How can we minimize environmental drift to ensure a successful VPC restore?
So, as I’ve already stated earlier, restoring your VPC to another region can be easy or it can be hard. The ease by which the restoration happens is largely impacted by the amount manual resource creation or drift in the environment thus we must endeavor to ensure drift is minimized.
What have I learned in the two years since I deployed that first CloudFormation template in regards to managing AWS resources? I attended the Carolina VMware User/Con this week and saw the following statement on a PowerPoint slide:
Modularized components can make for much better lifecycle and sustainability when done right!

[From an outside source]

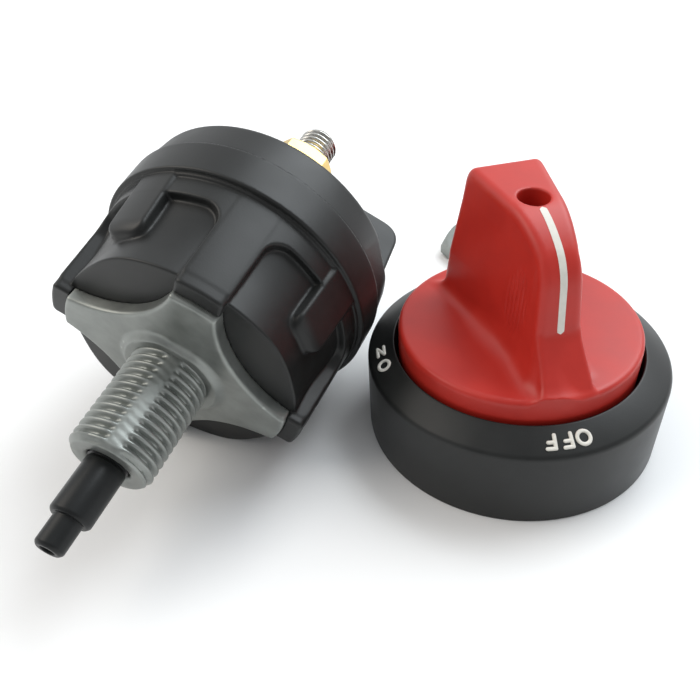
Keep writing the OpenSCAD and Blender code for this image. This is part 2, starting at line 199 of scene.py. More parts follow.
def slab(low, high, edge=0.3):
    """A box with its upright edges and its ends eased."""
    (x0, y0, z0), (x1, y1, z1) = low, high
    outline = rounded([(x0, y0, edge), (x1, y0, edge), (x1, y1, edge), (x0, y1, edge)], 4)
    middle = np.array([(x0 + x1) / 2, (y0 + y1) / 2])
    loops = []
    for z, inset in ((z0, edge), (z0 + edge, 0), (z1 - edge, 0), (z1, edge)):
        shrink = 1 - 2 * inset / np.array([x1 - x0, y1 - y0])
        flat = middle + (outline - middle) * shrink
        loops.append(np.column_stack([flat, np.full(len(flat), z)]))
    return loft(loops)


# ---------------------------------------------------------------- solids from distance fields


def soft_min(a, b, reach):
    """The smaller of two fields, blended where they come within reach of each other."""
    near = np.maximum(reach - np.abs(a - b), 0) / reach
    return np.minimum(a, b) - near * near * reach / 4


def soft_max(a, b, reach):
    return -soft_min(-a, -b, reach)


def smoothstep(low, high, value):
    t = np.clip((value - low) / (high - low), 0, 1)
    return t * t * (3 - 2 * t)


def settle(points, field, step, rounds=3):
    """Moves points on to the field's zero surface."""
    nudge = step * 0.05
    for _ in range(rounds):
        slope = np.zeros_like(points)
        for axis in range(3):
            ahead = points.copy()
            behind = points.copy()
            ahead[:, axis] += nudge
            behind[:, axis] -= nudge
            slope[:, axis] = (field(*ahead.T) - field(*behind.T)) / (2 * nudge)
        steep = np.maximum((slope ** 2).sum(1), 0.3)
        move = slope * (field(*points.T) / steep)[:, None]
        length = np.linalg.norm(move, axis=1)
        move *= np.minimum(1, 0.5 * step / np.maximum(length, 1e-9))[:, None]
        points = points - move
    return points


def surface_net(field, low, high, step):
    """Points and faces of the field's zero surface inside a box, one point in each grid cell
    that the surface crosses."""
    axes = [np.arange(low[i] - 2 * step, high[i] + 3 * step, step) for i in range(3)]
    value = field(*np.meshgrid(*axes, indexing="ij"))
    cells = [len(axis) - 1 for axis in axes]
    total = cells[0] * cells[1] * cells[2]
    hits = np.zeros(total)
    sums = np.zeros((3, total))
    quads = []
    for axis in range(3):
        u = (axis + 1) % 3
        v = (axis + 2) % 3
        start = [slice(None)] * 3
        end = [slice(None)] * 3
        start[axis] = slice(0, -1)
        end[axis] = slice(1, None)
        a = value[tuple(start)]
        b = value[tuple(end)]
        edges = np.argwhere((a < 0) != (b < 0))
        at_a = a[tuple(edges.T)]
        at_b = b[tuple(edges.T)]
        spots = edges.astype(float)
        spots[:, axis] += at_a / (at_a - at_b)
        around = []
        for du, dv in ((0, 0), (1, 0), (1, 1), (0, 1)):
            cell = edges.copy()
            cell[:, u] -= du
            cell[:, v] -= dv
            flat = np.ravel_multi_index(cell.T, cells)
            around.append(flat)
            hits += np.bincount(flat, minlength=total)
            for i in range(3):
                sums[i] += np.bincount(flat, weights=spots[:, i], minlength=total)
        around = np.array(around).T
        around[at_a >= 0] = around[at_a >= 0][:, ::-1]
        quads.append(around)
    used = np.nonzero(hits)[0]
    index = np.zeros(total, int)
    index[used] = np.arange(len(used))
    origin = np.array([axis[0] for axis in axes])
    points = origin + (sums[:, used] / hits[used]).T * step
    return settle(points, field, step), index[np.vstack(quads)].tolist()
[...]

Though this statement was not made in regards to managing CF templates/stacks, I agree with it wholeheartedly. My advice to you is not to deploy every single resource in a single CF template but break up your environment into manageable silos (silos seems like a bad word) based on team responsibilities.
- Perhaps the data center/network team builds the foundational CF template that includes the VPC, subnets, internet gateway, and route tables.
- The security team builds an NACL template, CloudWatch modifications, and WAF configuration.
- The application team builds templates for their specific application servers including EC2 instances and security groups.
Modularize your environment to allow your teams to most effectively manage their sphere of influence and train them on the importance of maintaining that environment using dev/ops and IaC techniques. As an organization moves into the cloud, this can ensure as seamless a transition as possible to another region should a disaster occur. But as a cloud journey continues, and as the understanding of IaC grows within an organization, these techniques can be applied to deploy a global infrastructure hosting cloud-native applications that are not dependent on any one region for sustainability and availability.